D’ailleurs les partisans zélés de Beethoven, le professeur Marx de Berlin par exemple[1], contestent vivement cette appréciation du génie de l’artiste par M. Fétis, dans ce qu’il appelle sa troisième manière. Pour eux il y a toujours progrès dans la carrière du maître. Je ne suis pas compétent pour décider entre ces deux opinions auxquelles il faut en ajouter une troisième, celle de M. Oulibicheff, qui admire presque exclusivement la première manière de Beethoven, estimant les deux autres une décadence progressive ; mais évidemment il se trompe.
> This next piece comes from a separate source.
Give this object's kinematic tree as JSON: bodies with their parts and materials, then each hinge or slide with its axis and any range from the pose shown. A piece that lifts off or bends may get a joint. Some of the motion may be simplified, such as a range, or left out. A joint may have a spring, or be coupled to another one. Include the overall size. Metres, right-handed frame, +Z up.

Ce qui d’ailleurs ne fait pas de doute c’est que l’admiration du public dans toute l’Allemagne, peu préoccupée de ces distinctions, ne fit que s’accroître, et à chaque production nouvelle renchérissait sur son enthousiasme. En 1824, on exécuta à Vienne la composition de Mélusine « œuvre colossale, comme l’appelle M. Dieudonné-Denne-Baron[2]. À la fin de la cérémonie, l’admiration qu’elle avait excitée dans la salle éclata par un tonnerre de bravos ; Beethoven était le seul qui ne les entendît pas. L’une des cantatrices, Mlle Unger, le prit par la main et, le tournant vers le public, lui mon-

  1. Ludwig Van Beethoven, Leben und Schaffen (vie et travaux de Beethoven) — Berlin 1819, 2 vol. in-8.
  2. Notice sur Beethoven, dans la Biographie nouvelle.